## EXERCISE
Among the entries below, one stretch runs from the line that contains "The OpenSCAD and" through the line that contains "crisp_over(angled_loop, 50)". Repeat that stretch exactly, ends included, and only that.

## GIVEN DATA

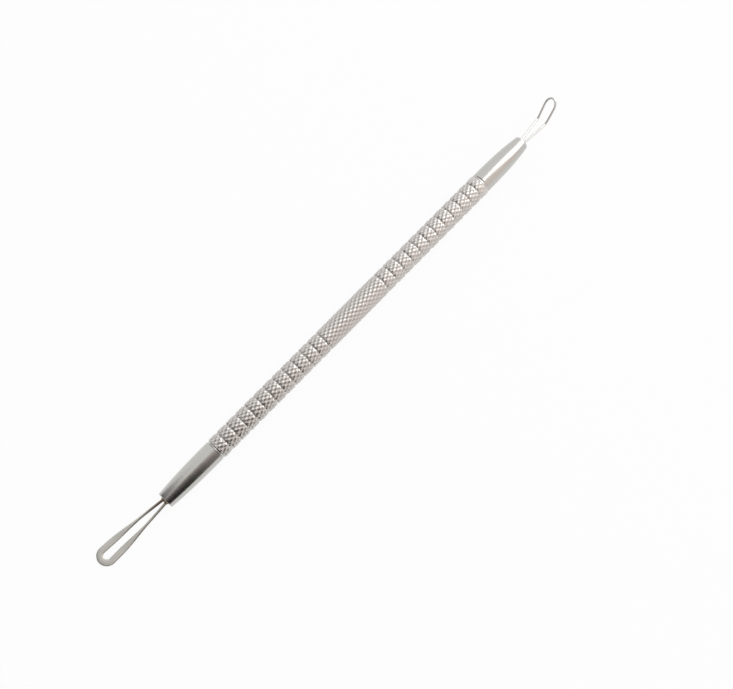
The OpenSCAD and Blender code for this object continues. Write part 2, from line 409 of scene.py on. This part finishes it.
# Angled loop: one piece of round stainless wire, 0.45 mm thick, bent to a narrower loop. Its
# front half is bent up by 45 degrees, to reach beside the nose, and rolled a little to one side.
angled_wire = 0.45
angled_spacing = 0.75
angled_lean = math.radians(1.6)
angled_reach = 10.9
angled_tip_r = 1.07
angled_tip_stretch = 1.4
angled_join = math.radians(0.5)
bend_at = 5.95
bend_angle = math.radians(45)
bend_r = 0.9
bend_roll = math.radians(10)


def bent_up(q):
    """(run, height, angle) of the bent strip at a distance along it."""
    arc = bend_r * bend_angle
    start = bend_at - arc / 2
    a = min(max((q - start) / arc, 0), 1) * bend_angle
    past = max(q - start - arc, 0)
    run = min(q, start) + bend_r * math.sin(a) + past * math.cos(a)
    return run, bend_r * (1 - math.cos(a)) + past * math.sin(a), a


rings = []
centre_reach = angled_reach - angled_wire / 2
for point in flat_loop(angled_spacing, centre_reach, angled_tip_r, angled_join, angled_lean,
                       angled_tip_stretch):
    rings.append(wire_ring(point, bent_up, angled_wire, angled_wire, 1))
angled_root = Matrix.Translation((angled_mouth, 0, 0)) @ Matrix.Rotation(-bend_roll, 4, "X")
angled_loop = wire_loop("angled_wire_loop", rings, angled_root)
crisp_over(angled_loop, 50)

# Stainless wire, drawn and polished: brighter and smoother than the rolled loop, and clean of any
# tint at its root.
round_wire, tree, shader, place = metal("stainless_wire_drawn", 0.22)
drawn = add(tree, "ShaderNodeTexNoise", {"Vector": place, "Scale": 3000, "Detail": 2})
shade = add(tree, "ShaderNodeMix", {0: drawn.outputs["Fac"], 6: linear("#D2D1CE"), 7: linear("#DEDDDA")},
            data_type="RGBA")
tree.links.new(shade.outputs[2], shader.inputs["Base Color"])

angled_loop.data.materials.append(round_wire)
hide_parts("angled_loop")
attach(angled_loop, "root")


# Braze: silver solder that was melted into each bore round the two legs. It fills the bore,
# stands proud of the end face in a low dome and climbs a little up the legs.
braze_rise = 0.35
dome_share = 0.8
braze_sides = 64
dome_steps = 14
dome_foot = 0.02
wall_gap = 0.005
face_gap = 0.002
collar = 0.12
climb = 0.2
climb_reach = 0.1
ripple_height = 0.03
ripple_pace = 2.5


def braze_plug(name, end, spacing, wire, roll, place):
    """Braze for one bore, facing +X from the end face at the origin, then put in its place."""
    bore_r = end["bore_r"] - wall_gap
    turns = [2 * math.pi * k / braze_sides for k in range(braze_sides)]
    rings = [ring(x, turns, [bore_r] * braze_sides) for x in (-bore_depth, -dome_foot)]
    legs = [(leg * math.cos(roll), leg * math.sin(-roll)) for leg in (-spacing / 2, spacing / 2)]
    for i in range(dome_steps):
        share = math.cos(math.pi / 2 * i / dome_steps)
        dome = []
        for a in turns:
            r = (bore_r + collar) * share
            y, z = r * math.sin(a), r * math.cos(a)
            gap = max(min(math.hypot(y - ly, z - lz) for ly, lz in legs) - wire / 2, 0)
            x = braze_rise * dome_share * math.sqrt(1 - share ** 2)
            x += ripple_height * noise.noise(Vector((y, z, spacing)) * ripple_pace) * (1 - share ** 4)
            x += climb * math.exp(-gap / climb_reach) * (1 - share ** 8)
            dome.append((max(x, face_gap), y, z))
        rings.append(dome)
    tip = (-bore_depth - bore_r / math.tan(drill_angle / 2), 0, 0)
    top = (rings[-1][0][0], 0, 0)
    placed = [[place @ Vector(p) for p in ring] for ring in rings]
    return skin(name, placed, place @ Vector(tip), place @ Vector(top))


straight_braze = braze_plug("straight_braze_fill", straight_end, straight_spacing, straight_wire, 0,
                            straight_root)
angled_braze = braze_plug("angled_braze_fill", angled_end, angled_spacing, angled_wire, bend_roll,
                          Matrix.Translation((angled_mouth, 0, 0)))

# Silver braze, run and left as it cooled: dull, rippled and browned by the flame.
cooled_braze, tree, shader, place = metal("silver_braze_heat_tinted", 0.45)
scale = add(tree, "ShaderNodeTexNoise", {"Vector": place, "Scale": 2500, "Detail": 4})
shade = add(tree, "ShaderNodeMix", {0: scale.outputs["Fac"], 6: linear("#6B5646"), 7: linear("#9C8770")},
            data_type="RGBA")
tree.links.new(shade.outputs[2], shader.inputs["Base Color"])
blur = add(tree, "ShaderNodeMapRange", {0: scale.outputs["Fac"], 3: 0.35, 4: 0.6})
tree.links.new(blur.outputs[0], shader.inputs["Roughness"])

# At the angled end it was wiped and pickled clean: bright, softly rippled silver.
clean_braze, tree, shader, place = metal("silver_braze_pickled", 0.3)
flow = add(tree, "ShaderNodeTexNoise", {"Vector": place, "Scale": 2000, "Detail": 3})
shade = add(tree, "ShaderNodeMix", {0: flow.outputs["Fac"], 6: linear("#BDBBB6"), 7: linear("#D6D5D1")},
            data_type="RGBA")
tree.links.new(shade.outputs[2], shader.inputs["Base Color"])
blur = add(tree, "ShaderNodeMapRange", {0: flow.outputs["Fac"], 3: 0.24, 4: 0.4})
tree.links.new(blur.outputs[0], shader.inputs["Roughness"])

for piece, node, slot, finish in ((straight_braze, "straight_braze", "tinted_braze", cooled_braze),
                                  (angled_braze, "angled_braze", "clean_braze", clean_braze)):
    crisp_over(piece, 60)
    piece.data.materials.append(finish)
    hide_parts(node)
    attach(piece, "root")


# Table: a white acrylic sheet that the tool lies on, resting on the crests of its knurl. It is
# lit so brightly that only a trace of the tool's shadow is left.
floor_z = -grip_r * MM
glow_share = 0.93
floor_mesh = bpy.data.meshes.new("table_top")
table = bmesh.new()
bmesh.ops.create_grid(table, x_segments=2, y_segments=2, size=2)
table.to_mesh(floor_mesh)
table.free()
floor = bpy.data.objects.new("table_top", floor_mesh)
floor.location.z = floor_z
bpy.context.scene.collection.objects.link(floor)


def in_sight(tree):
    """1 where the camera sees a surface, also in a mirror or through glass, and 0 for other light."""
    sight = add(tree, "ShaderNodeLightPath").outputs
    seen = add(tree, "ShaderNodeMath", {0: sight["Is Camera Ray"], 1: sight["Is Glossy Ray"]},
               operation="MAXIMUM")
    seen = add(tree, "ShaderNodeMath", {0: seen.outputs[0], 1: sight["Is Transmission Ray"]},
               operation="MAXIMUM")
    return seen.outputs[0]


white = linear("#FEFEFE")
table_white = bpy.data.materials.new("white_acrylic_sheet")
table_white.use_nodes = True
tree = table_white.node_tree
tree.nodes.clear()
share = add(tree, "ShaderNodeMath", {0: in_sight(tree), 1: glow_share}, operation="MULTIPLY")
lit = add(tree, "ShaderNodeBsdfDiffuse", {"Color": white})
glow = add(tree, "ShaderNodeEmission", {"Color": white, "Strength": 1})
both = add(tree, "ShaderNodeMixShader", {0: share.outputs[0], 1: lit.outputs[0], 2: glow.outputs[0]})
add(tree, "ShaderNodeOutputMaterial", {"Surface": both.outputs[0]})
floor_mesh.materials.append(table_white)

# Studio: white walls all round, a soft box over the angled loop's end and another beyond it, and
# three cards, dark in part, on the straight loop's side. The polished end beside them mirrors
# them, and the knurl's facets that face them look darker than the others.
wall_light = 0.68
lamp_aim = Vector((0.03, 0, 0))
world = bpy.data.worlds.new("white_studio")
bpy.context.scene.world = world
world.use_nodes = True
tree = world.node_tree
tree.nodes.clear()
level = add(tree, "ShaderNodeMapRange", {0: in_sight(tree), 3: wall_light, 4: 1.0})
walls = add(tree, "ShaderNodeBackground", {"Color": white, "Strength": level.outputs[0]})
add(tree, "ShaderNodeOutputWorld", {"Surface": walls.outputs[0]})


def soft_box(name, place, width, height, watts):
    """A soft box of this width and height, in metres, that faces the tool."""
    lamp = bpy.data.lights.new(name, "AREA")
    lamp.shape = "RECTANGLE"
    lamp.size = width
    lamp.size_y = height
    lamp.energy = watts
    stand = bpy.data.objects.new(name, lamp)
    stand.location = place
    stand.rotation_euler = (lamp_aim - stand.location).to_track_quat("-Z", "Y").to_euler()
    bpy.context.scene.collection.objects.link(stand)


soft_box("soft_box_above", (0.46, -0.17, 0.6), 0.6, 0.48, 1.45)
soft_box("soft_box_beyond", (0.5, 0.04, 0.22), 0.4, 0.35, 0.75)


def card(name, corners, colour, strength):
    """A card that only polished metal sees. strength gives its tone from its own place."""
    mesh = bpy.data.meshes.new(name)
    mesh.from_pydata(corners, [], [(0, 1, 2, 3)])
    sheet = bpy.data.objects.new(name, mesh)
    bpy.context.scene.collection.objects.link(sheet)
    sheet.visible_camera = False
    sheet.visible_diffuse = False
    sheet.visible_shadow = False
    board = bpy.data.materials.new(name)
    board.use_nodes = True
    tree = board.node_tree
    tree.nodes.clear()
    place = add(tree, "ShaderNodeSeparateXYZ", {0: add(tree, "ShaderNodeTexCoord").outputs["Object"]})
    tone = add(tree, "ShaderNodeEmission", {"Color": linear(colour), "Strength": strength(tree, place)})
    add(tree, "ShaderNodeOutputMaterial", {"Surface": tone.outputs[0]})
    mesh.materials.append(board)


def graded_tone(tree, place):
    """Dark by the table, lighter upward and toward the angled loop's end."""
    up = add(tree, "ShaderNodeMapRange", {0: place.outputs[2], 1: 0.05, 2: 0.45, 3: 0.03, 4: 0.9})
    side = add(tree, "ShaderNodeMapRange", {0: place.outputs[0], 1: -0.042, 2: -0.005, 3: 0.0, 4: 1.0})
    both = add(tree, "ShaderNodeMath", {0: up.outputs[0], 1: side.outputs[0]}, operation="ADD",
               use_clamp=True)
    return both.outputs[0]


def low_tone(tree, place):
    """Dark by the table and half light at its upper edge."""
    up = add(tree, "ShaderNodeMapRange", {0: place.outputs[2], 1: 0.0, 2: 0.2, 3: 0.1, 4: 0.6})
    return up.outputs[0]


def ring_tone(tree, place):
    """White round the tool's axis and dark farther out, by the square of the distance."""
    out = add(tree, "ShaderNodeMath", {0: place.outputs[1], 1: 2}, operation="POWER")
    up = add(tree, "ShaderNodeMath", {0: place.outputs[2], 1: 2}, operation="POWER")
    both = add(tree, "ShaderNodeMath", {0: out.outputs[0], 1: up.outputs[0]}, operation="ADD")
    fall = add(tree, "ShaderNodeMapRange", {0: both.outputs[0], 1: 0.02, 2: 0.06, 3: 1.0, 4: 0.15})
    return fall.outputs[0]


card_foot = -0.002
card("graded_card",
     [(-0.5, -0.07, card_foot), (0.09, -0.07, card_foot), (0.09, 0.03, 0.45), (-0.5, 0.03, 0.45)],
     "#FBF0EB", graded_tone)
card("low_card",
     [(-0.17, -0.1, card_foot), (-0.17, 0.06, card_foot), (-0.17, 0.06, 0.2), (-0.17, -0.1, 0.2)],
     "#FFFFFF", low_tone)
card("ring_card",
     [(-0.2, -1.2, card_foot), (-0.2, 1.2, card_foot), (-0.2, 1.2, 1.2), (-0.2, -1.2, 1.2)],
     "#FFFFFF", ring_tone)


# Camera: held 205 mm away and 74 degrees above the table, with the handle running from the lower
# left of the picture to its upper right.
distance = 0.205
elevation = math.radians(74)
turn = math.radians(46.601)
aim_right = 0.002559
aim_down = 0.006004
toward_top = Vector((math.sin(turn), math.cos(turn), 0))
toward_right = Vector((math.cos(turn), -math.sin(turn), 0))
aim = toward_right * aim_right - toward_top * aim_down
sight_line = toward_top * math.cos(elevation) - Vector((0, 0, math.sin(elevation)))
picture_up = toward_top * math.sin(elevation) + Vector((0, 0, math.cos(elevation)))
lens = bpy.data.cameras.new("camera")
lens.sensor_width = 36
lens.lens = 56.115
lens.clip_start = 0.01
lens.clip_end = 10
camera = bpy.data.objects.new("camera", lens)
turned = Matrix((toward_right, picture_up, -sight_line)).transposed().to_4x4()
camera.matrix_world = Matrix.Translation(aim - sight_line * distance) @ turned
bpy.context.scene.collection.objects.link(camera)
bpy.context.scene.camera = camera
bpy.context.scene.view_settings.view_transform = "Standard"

---

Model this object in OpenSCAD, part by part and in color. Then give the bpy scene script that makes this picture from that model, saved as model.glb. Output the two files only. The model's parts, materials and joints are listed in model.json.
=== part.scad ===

## TASK ANSWER
The OpenSCAD and Blender code for this object continues. Write part 2, from line 409 of scene.py on. This part finishes it.
# Angled loop: one piece of round stainless wire, 0.45 mm thick, bent to a narrower loop. Its
# front half is bent up by 45 degrees, to reach beside the nose, and rolled a little to one side.
angled_wire = 0.45
angled_spacing = 0.75
angled_lean = math.radians(1.6)
angled_reach = 10.9
angled_tip_r = 1.07
angled_tip_stretch = 1.4
angled_join = math.radians(0.5)
bend_at = 5.95
bend_angle = math.radians(45)
bend_r = 0.9
bend_roll = math.radians(10)


def bent_up(q):
    """(run, height, angle) of the bent strip at a distance along it."""
    arc = bend_r * bend_angle
    start = bend_at - arc / 2
    a = min(max((q - start) / arc, 0), 1) * bend_angle
    past = max(q - start - arc, 0)
    run = min(q, start) + bend_r * math.sin(a) + past * math.cos(a)
    return run, bend_r * (1 - math.cos(a)) + past * math.sin(a), a


rings = []
centre_reach = angled_reach - angled_wire / 2
for point in flat_loop(angled_spacing, centre_reach, angled_tip_r, angled_join, angled_lean,
                       angled_tip_stretch):
    rings.append(wire_ring(point, bent_up, angled_wire, angled_wire, 1))
angled_root = Matrix.Translation((angled_mouth, 0, 0)) @ Matrix.Rotation(-bend_roll, 4, "X")
angled_loop = wire_loop("angled_wire_loop", rings, angled_root)
crisp_over(angled_loop, 50)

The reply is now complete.